There are several important policy reasons underlying the requirement of service via diplomatic channels.  First, such service ensures that the head of the diplomatic mission and the foreign sovereign are apprised of the attempted service of process.  Notice in an international case with unique constitutional status (cf. U.S. Const. art. III, § 2, cl. 1) and potential serious foreign relations implications should not depend upon mere service by mail. 

Second, service by diplomatic channel guarantees notice to the receiving state’s foreign ministry – important under Article 22, given the receiving state’s “special duty” to “take all appropriate steps to protect the premises of the mission against any intrusion . . . and to prevent any . . . impairment of its dignity.”  VCDR, art. 22(3). 

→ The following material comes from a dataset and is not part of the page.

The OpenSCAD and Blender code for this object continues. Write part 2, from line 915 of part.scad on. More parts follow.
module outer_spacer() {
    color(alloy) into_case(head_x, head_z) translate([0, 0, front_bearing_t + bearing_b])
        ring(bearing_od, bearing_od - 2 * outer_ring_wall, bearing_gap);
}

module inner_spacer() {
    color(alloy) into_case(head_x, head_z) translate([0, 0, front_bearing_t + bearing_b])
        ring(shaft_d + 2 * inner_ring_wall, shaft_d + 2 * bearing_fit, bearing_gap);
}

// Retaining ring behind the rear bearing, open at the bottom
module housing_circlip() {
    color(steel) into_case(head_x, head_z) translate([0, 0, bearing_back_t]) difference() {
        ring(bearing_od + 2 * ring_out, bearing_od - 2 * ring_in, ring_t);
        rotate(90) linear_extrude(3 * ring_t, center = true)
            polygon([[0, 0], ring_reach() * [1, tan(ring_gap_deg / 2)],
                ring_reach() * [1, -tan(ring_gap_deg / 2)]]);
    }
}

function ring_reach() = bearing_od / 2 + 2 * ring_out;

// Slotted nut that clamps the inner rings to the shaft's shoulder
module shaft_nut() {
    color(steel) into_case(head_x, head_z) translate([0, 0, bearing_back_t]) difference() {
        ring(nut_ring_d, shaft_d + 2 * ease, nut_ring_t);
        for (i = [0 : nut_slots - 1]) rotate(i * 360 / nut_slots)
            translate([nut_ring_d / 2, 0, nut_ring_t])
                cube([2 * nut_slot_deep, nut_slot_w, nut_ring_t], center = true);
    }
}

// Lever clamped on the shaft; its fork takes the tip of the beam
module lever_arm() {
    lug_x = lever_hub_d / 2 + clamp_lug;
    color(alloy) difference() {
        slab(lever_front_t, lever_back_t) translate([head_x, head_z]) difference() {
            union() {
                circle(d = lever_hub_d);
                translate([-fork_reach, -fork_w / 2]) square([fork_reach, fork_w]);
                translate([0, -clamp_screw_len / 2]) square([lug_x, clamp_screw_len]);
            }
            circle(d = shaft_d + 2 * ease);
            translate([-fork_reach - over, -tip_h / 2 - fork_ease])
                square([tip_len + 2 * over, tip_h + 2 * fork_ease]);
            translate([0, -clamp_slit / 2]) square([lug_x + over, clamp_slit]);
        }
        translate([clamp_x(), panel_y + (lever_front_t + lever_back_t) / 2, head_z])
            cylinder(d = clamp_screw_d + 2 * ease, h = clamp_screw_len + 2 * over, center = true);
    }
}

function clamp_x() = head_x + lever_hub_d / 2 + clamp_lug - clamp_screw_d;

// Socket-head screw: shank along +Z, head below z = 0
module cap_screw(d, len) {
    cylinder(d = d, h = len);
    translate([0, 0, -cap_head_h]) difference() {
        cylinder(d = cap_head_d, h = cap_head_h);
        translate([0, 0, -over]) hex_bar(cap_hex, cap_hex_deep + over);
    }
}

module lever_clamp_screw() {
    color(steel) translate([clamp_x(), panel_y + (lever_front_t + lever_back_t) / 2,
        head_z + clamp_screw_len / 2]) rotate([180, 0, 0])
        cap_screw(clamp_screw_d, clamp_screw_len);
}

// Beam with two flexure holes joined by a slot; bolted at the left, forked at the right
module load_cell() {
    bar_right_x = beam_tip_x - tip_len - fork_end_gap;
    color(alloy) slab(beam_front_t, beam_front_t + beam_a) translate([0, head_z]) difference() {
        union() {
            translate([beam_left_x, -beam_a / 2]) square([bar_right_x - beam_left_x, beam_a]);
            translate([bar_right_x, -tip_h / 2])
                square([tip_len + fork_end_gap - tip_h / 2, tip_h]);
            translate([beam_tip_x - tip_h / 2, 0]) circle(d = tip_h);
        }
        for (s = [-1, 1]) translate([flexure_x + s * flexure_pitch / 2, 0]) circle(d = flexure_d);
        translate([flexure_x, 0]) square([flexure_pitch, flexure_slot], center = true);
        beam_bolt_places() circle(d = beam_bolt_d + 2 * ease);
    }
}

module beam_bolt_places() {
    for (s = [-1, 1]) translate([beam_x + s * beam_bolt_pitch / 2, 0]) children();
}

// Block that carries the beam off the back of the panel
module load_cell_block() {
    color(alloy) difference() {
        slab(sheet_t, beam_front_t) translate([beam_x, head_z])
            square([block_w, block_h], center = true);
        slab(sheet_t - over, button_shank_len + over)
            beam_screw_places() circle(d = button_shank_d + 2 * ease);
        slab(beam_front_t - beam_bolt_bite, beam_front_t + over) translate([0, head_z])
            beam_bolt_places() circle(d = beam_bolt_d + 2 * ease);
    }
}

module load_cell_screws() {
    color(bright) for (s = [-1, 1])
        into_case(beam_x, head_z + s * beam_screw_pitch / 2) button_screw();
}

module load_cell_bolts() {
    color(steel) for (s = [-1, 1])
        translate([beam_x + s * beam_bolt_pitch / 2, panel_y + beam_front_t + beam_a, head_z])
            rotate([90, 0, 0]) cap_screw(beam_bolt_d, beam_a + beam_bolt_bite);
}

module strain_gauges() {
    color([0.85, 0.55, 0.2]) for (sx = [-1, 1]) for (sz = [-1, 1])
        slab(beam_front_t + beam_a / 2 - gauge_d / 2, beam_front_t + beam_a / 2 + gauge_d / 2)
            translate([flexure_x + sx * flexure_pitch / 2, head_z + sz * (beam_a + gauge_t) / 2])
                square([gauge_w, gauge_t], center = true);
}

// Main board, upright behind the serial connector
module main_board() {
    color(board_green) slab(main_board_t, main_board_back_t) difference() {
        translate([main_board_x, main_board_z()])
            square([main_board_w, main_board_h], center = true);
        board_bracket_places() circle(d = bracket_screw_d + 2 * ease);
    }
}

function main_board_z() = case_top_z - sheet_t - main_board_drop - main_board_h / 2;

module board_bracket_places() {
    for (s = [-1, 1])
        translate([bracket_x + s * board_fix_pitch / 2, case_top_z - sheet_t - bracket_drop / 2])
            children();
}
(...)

Third, requiring service by diplomatic channel helps ensure similar treatment for U.S. diplomatic missions overseas.  See, e.g., 767 Third Ave. Assoc., 988 F.2d at 300 (in Article 22 case, stating that “the United States recognizes the privileges of foreign diplomats in the U.S. with the understanding that American diplomats abroad will be afforded the same protections from intrusions by the host state. The most secure way to guarantee this protection, the United States tells us, is through blanket immunities and privileges without exception.”); see also The Schooner Exchange v. McFaddon, 11 U.S. 116, 138-39 (1812).

In short, if a plaintiff’s attorney files a lawsuit against a diplomatic agent falling into one of the exceptions set forth in Article 31(1) of the Convention, the only acceptable means of service under international law is via diplomatic channels.  All other methods of service would be subject to challenge under Federal Rule of Civil Procedure 12(b)(5).